At horrendous expense, yes. Using it for OCR makes little sense. And compared to just sending the text directly, even OCR is expensive.

My phone can recognize text on images. How hard could it be to send that data to an AI?

How many billion times do you generally do that, and how is battery life after?

I wouldn’t do it on my phone. 🙄

What I’m saying is that it would probably be fairly easy to incorporate an already existing technology in to an AI.

Yes, and what I'm saying is that it would be expensive compared to not having to do it.

I was about to say, you could do serviceable OCR on a 486, which illustrates just how little processing power is needed for conventional approaches compared to this hallucinating AI nonsense.

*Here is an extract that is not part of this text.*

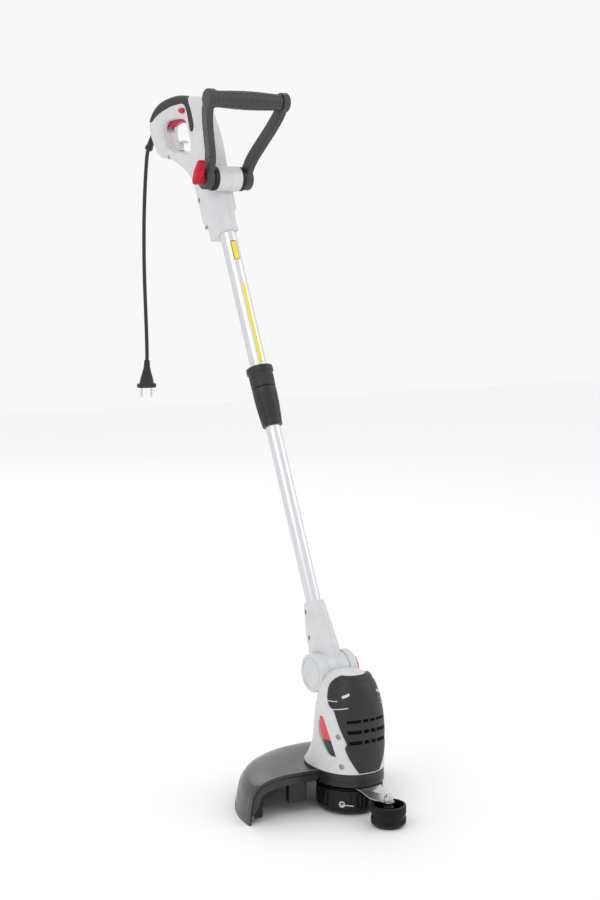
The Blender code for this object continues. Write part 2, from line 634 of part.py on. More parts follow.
def make_handle():
    """The rear handle: two hollow halves round the upper tube, and the soft grip over their top."""
    cavity = slab("handle_cavity", [HANDLE_OUTLINE, HANDLE_OPENING], 2 * (HANDLE_HALF - HANDLE_WALL), None,
                  shaft,
                  step=0.0170, inset=HANDLE_WALL)
    bore = rod("handle_bore", UPPER_TUBE_R + GAP, 0.12, (0, 0, 0.80), None, shaft, segments=28)
    slot = slab("trigger_slot", [TRIGGER_ROOM], 0.0152, None, shaft)
    button_hole = slab("lock_off_hole", [button_outline(0.0004)], 0.1, None, shaft, location=(0, *BUTTON_AT))
    boss_hole = rod("boss_bolt_hole", 0.0043, 0.1, (0, BOSS_B, BOSS_W), None, shaft, axis="X", segments=16)
    relief_room = turned("relief_room", [(0.0, 0.010), (0.0070, 0.010), (0.0070, -0.05), (0.0, -0.05)], None,
                         location=RELIEF_START, rotation=(RELIEF_TURN, 0, 0), steps=20)
    band_room = slab("grip_room", [GRIP_BAND], 0.05, None, shaft, step=0.0090)
    for side, word in ((-1, "left"), (1, "right")):
        shell = handle_body(f"handle_shell_{word}", GREY_ABS, 2 * HANDLE_HALF)
        boolean(shell, cavity)
        boss = rod(f"boss_{word}", BOSS_R, 2 * BOSS_HALF, (0, BOSS_B, BOSS_W), None, shaft, axis="X",
                   segments=32)
        boolean(shell, boss, "UNION")
        boolean(shell, boss_hole)
        boolean(shell, bore)
        boolean(shell, slot)
        boolean(shell, button_hole)
        boolean(shell, band_room)
        boolean(shell, relief_room)
        boolean(shell, half_space(f"handle_{word}_cut", side, shaft, (0, 0, 0.9)))
    grip = slab("soft_grip", [GRIP_BAND], 0.06, SOFT_RUBBER, shaft, step=0.0090, inset=GAP)
    boolean(grip, handle_body("grip_skin", None, 2 * (HANDLE_HALF + 0.0006)), "INTERSECT")
    boolean(grip, cavity)


def make_controls():
    """The trigger on its pivot, the lock-off button that crosses the handle, and the switch."""
    pivot = empty("trigger_pivot", (0, *TRIGGER_PIVOT), parent=shaft)
    blade = [(-0.0035, 0.0005), (0.0100, 0.0085), (0.0380, 0.0225), (0.0620, 0.0325), (0.0750, 0.0365),
             (0.0805, 0.0325), (0.0770, 0.0265), (0.0660, 0.0220), (0.0540, 0.0200), (0.0360, 0.0150),
             (0.0220, 0.0060), (0.0060, -0.0055), (-0.0020, -0.0040)]
    slab("trigger", [blade], 0.0140, RED_PLASTIC, pivot, step=0.0050, rounding=0.0020)
    button_axis = empty("lock_off_axis", (0, *BUTTON_AT), parent=shaft)
    slab("lock_off_button", [button_outline()], 0.0440, RED_PLASTIC, button_axis, rounding=0.0010)
    switch_turn = (0.30, 0, 0)
    box("switch_body", (0.016, 0.026, 0.010), (0, 0.085, 1.0505), BLACK_PLASTIC, shaft, switch_turn,
        bevel=0.0006)


def make_loop_handle():
    """The front handle: a loop on toothed discs at the boss's ends, with a barrel grip and a clamp knob."""
    disc = [(0.0205, 0.0080), (0.0205, GAP), (0.0043, GAP), (0.0043, 0.0080)]
    for side, word in ((-1, "left"), (1, "right")):
        turned(f"boss_disc_{word}", disc, BLACK_PLASTIC, shaft, location=(side * BOSS_HALF, BOSS_B, BOSS_W),
               rotation=(0, side * math.pi / 2, 0), steps=22, ring=True)
    rod("loop_bolt", 0.0040, 0.0980, (-0.0020, BOSS_B, BOSS_W), STEEL, shaft, axis="X", segments=16)
    pivot = empty("loop_pivot", (0, BOSS_B, BOSS_W), (SHAFT_LEAN + LOOP_LEAN, 0, 0), shaft)
    disc_end = BOSS_HALF + 0.0080 + GAP
    hub_out = 0.0455
    thick, wide = 0.0065, 0.0120
    spine = ((LOOP_HUB_X, 0.004), (LOOP_HUB_X, 0.030), (0.0500, 0.062), (0.0620, 0.095), (LOOP_GRIP_X, 0.127),
             (LOOP_GRIP_X, LOOP_REACH))
    for side, word in ((-1, "left"), (1, "right")):
        middle = side * (disc_end + hub_out) / 2
        length = hub_out - disc_end
        hub = rod(f"loop_arm_{word}", 0.0190, length, (middle, 0, 0), BLACK_PLASTIC, pivot, axis="X",
                  segments=22)
        round_edges(hub, 0.0015)
        rings = []
        for x, height in spine:
            rise = 0.30 * thick if 0.04 < height < LOOP_REACH - 0.004 else 0.0
            rings.append([(side * (x + thick), -wide, height - rise),
                          (side * (x + thick), wide, height - rise),
                          (side * (x - thick), wide, height + rise),
                          (side * (x - thick), -wide, height + rise)])
        if side < 0:
            rings = [list(reversed(ring)) for ring in rings]
        arm = loft(f"arm_bar_{word}", rings, None, pivot)
        round_edges(arm, 0.0030, angle=60)
        boolean(hub, arm, "UNION")
        end_at = (side * LOOP_GRIP_X, 0, LOOP_REACH)
        cap = rod(f"arm_end_{word}", 0.0165, 0.0140, end_at, None, pivot, axis="X", segments=22)
        round_edges(cap, 0.0020)
        boolean(hub, cap, "UNION")
        hole_at = (side * LOOP_HUB_X, 0, 0)
        boolean(hub, rod(f"loop_bolt_hole_{word}", 0.0043, 0.02, hole_at, None, pivot, axis="X", segments=16))
    half = LOOP_GRIP_X - 0.0070 - GAP
    turned("loop_grip",
           [(0.0, half), (0.0135, half), (0.0138, half - 0.006), (0.0150, 0.035), (0.0157, 0.0),
            (0.0150, -0.035),
            (0.0138, -half + 0.006), (0.0135, -half), (0.0, -half)],
           SOFT_RUBBER, pivot, location=(0, 0, LOOP_REACH), rotation=(0, math.pi / 2, 0), steps=24)
    knob_axis = empty("clamp_axis", (0, 0, 0), parent=pivot)
    knob_rings = []
    for x, half_deep, half_tall, middle in KNOB_SECTIONS:
        angles = [2 * math.pi * i / 28 for i in range(28)]
        knob_rings.append([(x, half_deep * math.sin(a), middle + half_tall * math.cos(a)) for a in angles])
    knob = loft("clamp_knob", knob_rings, RED_PLASTIC, knob_axis)
    hole = rod("clamp_knob_hole", 0.0043, 0.012, (-0.0470, 0, 0), None, knob_axis, axis="X", segments=16)
    boolean(knob, hole)


# The lead's route, from the strain relief's end down to the plug
CORD_ROUTE = (
    (0.0, 0.6631, 1.0684), (0.0, 0.6658, 1.0650), (0.0, 0.6695, 1.0560), (0.0, 0.6733, 1.0370),
    (0.0, 0.6775, 1.0100),
    (0.0, 0.6815, 0.9750), (0.0, 0.6845, 0.9380), (0.0, 0.6860, 0.8970), (0.0, 0.6862, 0.8560),
    (0.0, 0.6850, 0.8150),
    (0.0, 0.6825, 0.7700), (0.0, 0.6800, 0.7250), (0.0, 0.6790, 0.6900), (0.0, 0.6795, 0.6730),
)


def make_cord():
    """The strain relief behind the handle, the lead that hangs from it, and its two-pin plug."""
    turned("strain_relief",
           [(0.0, 0.0), (0.0066, 0.0), (0.0066, -0.0470), (0.0074, -0.0490), (0.0074, -0.0536),
            (0.0, -0.0536)],
           BLACK_PLASTIC, location=RELIEF_START, rotation=(RELIEF_TURN, 0, 0), steps=20)
    route = [Vector(point) for point in CORD_ROUTE]
    tube("cord", smooth_route(route, 0.0135), CORD_R, SOFT_RUBBER)
    end = route[-1] + Vector((0.0, 0.0, -0.0022))
    plug = empty("plug_frame", end, (math.radians(6.0), 0, math.radians(-14.0)))
    outline = [(0.0050, 0.0), (0.0062, -0.012), (0.0100, -0.022), (0.0165, -0.032), (0.0180, -0.036),
               (0.0185, -0.0375),
               (0.0185, -0.0480), (0.0170, -0.0495), (-0.0170, -0.0495), (-0.0185, -0.0480),
               (-0.0185, -0.0375),
               (-0.0180, -0.036), (-0.0165, -0.032), (-0.0100, -0.022), (-0.0062, -0.012), (-0.0050, 0.0)]
    body = slab("plug_body", [outline], 0.0150, BLACK_PLASTIC, plug, step=0.0045, rounding=0.0040)
    body.rotation_euler = (math.pi / 2, 0, 0)
    for side, word in ((-1, "left"), (1, "right")):
        turned(f"plug_pin_{word}", [(0.0, 0.0), (0.0020, 0.0), (0.0020, -0.0170), (0.0012, -0.0190),
                                    (0.0, -0.0190)],
               STEEL, parent=plug, location=(side * 0.0095, 0, -0.0495 - GAP), steps=12)


def make_fasteners():
    """Screw heads on the left half of the handle and of the motor housing."""
    proud = 0.0013
    head = [(0.0, 0.0014), (0.0032, 0.0009), (0.0038, -0.0010), (0.0, -0.0010)]
    for number, (b, w) in enumerate(((0.0385, 0.8500), (0.0385, 0.7980), (0.1060, 0.9680))):
        turned(f"handle_screw_{number + 1}", head, STEEL, parent=shaft,
               location=(-HANDLE_HALF - proud, b, w), rotation=(0, -math.pi / 2, 0), steps=12)
    for number, (z, turn) in enumerate(((0.1280, 55.0), (0.0810, 46.0))):
        half_width, front, back = head_section(z)
        angle = math.radians(-90.0 - turn)
        x, y, z = oval(half_width, front, back, z, 2, start=angle, turn=1.0, grow=0.0018)[0]
        facing = math.atan2(y - (front + back) / 2, x)
        turned(f"housing_screw_{number + 1}", head, STEEL, location=(x, y, z),
               rotation=(0, math.pi / 2, facing),
               steps=12)


make_head_shells()
make_front_cover()
make_ring_and_guard()
make_motor()
make_spool()
make_wheel()
make_neck()
make_tubes()
make_handle()
make_controls()
make_loop_handle()
make_cord()
make_fasteners()
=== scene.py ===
# %% [markdown]
# # A corded string trimmer
# The tool stands on its spool, its edge wheel and its guard, and its shaft leans back to the user. The frame below
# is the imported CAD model. Every new surface is worked out with numpy, rides on one of the frame's bodies, and stands
# for the CAD solids that it replaces.

# %% Load the frame
import math
import bmesh
import bpy
import numpy as np
from mathutils import Matrix, Vector


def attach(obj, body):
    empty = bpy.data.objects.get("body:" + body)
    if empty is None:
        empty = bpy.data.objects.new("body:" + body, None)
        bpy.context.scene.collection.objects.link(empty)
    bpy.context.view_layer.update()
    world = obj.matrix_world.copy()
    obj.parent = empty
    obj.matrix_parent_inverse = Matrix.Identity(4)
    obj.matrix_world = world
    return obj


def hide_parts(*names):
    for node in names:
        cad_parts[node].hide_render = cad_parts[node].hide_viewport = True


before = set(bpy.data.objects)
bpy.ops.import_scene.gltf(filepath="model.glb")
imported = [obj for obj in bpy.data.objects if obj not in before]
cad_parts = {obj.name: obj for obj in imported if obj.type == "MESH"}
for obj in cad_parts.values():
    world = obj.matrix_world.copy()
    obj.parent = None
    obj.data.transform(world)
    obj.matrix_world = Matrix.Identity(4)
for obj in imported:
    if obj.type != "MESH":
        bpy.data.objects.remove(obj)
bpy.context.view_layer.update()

# %% [markdown]
# ## Camera
# The camera comes first, because the lead is checked against what it sees. It stands 33 degrees to the left of the
# tool's front, a little above its middle, and looks slightly down. A long lens keeps the tall shaft straight.

# %% Camera
AZIMUTH, PITCH = math.radians(-33.0), math.radians(7.15)
SIGHT = Vector((-math.sin(AZIMUTH) * math.cos(PITCH), math.cos(AZIMUTH) * math.cos(PITCH), -math.sin(PITCH)))
camera_data = bpy.data.cameras.new("camera")
camera_data.sensor_fit = "VERTICAL"
camera_data.sensor_height = 36.0
camera_data.lens = 64.0
camera = bpy.data.objects.new("camera", camera_data)
camera.location = (-1.4121, -2.0294, 0.8832)
camera.rotation_euler = SIGHT.to_track_quat("-Z", "Y").to_euler()
bpy.context.scene.collection.objects.link(camera)
bpy.context.scene.camera = camera
print("camera looks along", [round(v, 3) for v in SIGHT])

# %% [markdown]
# ## Frames of the tool's own parts
# The shaft leans 24.3 degrees back from the tilt axis, so its pieces are easiest to draw in a frame of their own:
# x across, b towards the user, w up along the shaft. A frame here is an origin and three axes, and placing an array
# of points is one matrix product.

# %% Frames
SHAFT_LEAN, LOOP_LEAN = math.radians(24.3), math.radians(29.3)
TILT_AXIS = np.array((0.0, 0.0573, 0.209))
BOSS_B, BOSS_W, BOSS_R, BOSS_HALF = -0.0338, 0.8565, 0.0215, 0.0225
ACROSS = np.array((1.0, 0.0, 0.0))
BACK = np.array((0.0, math.cos(SHAFT_LEAN), -math.sin(SHAFT_LEAN)))
UP = np.array((0.0, math.sin(SHAFT_LEAN), math.cos(SHAFT_LEAN)))


def axes(origin, x, y, z):
    """A frame: its origin and a matrix whose columns are its three axes."""
    return np.array(origin, float), np.column_stack([x, y, z])


def placed(points, where):
    """Points of a frame in the row's frame: the origin plus each coordinate times its axis."""
    return points @ where[1].T + where[0]


def on_shaft(b, w, x=0.0):
    return TILT_AXIS + x * ACROSS + b * BACK + w * UP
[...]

OCR existed long before the 486. AFAIK it was already used in the 70's or 80's to scan mail and presort them based on the postcode. I remember that postcards had light orange boxes (presumably because this color was invisible to B/W scanners?) with dots inside where you where supposed to write the postcode numbers in.

Doing OCR in a very specific format, in a small specific area, using a set of only 9 characters, and having a list of all possible results, is not really the same problem at all.

I meant OCR of arbitrary printed or faxed text, which really only became feasible for home users in the 1990s. There were professional, but often very limited, solutions earlier than that, of course.